On the one hand you have Herman Cain, who has ignored virtually every accepted premise of crisis communications when confronted with allegations of sexual harassment from his days as president of the National Restaurant Association.

As I have reiterated countless times in Image Patrol, the first rule of crisis communication is that actions always speak louder than words. But all candidate Cain has done since the story broke is talk. At first his campaign ignored it, not responding to a reporter’s questions on the topic for 10 days.

Then came denial, then waffling, then deflection and now an attempt to drown out the opposition with media buys, including a paid search Google ad that links to “” if you Google the name of one of his accusers. Cain’s actions contradict years of academic research showing that these techniques don’t work. But in this case, they are, in fact, working, if donation and poll numbers are any indication.

On the other hand, you have the case of Penn State University, a large state university with arguably one of the best colleges of communications in the country. (Full disclosure: Marcia DiStaso, an assistant professor at Penn State, is a friend and colleague.) It is also known as one of the top party schools in the country as well as having one of the most college football teams in history.
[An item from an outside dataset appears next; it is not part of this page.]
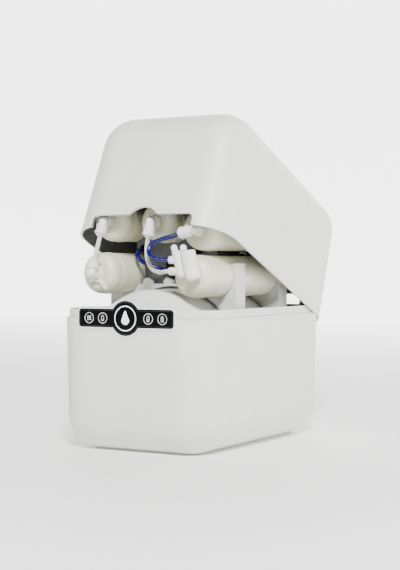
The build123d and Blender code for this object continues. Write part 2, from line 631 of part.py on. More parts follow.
def flow_restrictor():
    """The inline restrictor in the reject line, below the membrane's rear elbow."""
    x, height, _, rear = CARTRIDGES["membrane_cartridge"]
    top = at(x, rear + BOSS_LENGTH + STEM_LENGTH, height - RESTRICTOR_DROP)
    body = rod(top, (0, 0, -1), 6.5, 24)
    body += rod(top - Vector(0, 0, 7), (0, 0, -1), 8, 10)
    body -= rod(top, (0, 0, -1), SOCKET_RADIUS, 9)
    body -= rod(top - Vector(0, 0, 15), (0, 0, -1), SOCKET_RADIUS, 10)
    return body - rod(top, (0, 0, -1), 0.6, 24)


def tube(points):
    """A tube along straight runs joined by the largest tangent arcs that the runs allow."""
    route = [at(*point) for point in points]
    runs = [b - a for a, b in zip(route, route[1:])]
    radii = []
    for before, after in zip(runs, runs[1:]):
        turn = radians(before.get_angle(after))
        radii.append(0.45 * min(before.length, after.length) / tan(turn / 2))
    path = FilletPolyline(*route, radius=radii) if radii else Line(*route)
    wall = Circle(TUBE_RADIUS) - Circle(TUBE_BORE)
    solid = sweep(Plane(origin=route[0], z_dir=runs[0]) * wall, path=path)
    expected = pi * (TUBE_RADIUS**2 - TUBE_BORE**2) * path.length
    least = min(radii) if radii else 0
    ratio = solid.volume / expected
    print(f"tube length {path.length:.0f} mm, least radius {least:.1f}, volume ratio {ratio:.3f}")
    return solid


def boss_corner(name, end):
    """The elbow corner at a cartridge's front or rear: X, distance behind the front, height."""
    x, height, front, rear = CARTRIDGES[name]
    back = front - BOSS_LENGTH - STEM_LENGTH if end < 0 else rear + BOSS_LENGTH + STEM_LENGTH
    return x, back, height


def along(corner, outlet, distance):
    """A point on an elbow's outlet axis, in the same three numbers as its corner."""
    way = Vector(outlet).normalized() * distance
    return corner[0] + way.X, corner[1] + way.Y, corner[2] + way.Z


def between(start, end):
    """The step from one point to another."""
    return tuple(b - a for a, b in zip(start, end))


CARBON_FRONT = boss_corner("carbon_cartridge", -1)
SEDIMENT_FRONT = boss_corner("sediment_cartridge", -1)
BLOCK_FRONT = boss_corner("block_cartridge", -1)
POLISH_FRONT = boss_corner("polish_cartridge", -1)
SEDIMENT_REAR = boss_corner("sediment_cartridge", 1)
CARBON_REAR = boss_corner("carbon_cartridge", 1)
BLOCK_REAR = boss_corner("block_cartridge", 1)
POLISH_REAR = boss_corner("polish_cartridge", 1)
MEMBRANE_REAR = boss_corner("membrane_cartridge", 1)
LINK = between(CARBON_FRONT, SEDIMENT_FRONT)
FRONT_OUTLETS = {
    "carbon": (CARBON_FRONT, LINK),
    "sediment": (SEDIMENT_FRONT, tuple(-v for v in LINK)),
    "block": (BLOCK_FRONT, (-0.18, 0, -1)),
    "polish": (POLISH_FRONT, (-1, 0, -0.28)),
}
REAR_OUTLETS = {
    "carbon": (CARBON_REAR, (0.75, 0, -0.66)),
    "sediment": (SEDIMENT_REAR, (0, 0, -1)),
    "block": (BLOCK_REAR, (0, 0, -1)),
    "polish": (POLISH_REAR, (-0.5, 0, -0.87)),
    "membrane": (MEMBRANE_REAR, (0, 0, -1)),
}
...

When a grand jury investigation revealed a history of child sex abuse by former assistant coach Jerry Sandusky, the university did what we so often recommend in Image Patrol—it acted rather than just talked—firing its beloved football coach Joe Paterno as well Graham Spanier, who had served as PSU president for 16 years. In the wake of that decision, students on campus rioted, providing the world with dramatic pictures of enraged, mostly male students carrying signs in support of Paterno, overturning a news van and clashing with riot police. Many see the cost of these actions as damaging Penn State’s reputation for years to come with alumni, sponsors and the local community.

    Penn State University

Criteria Grade Comments Advice

Extent of coverage


The grand jury couldn’t have planned a better time to release its investigation. The news broke at the end of the baseball season, in the vacuum of the basketball lockout and in middle of a football season in which Coach Paterno was being lauded as the “winningest coach in college football history.” There was no way this story wouldn’t dominate the media.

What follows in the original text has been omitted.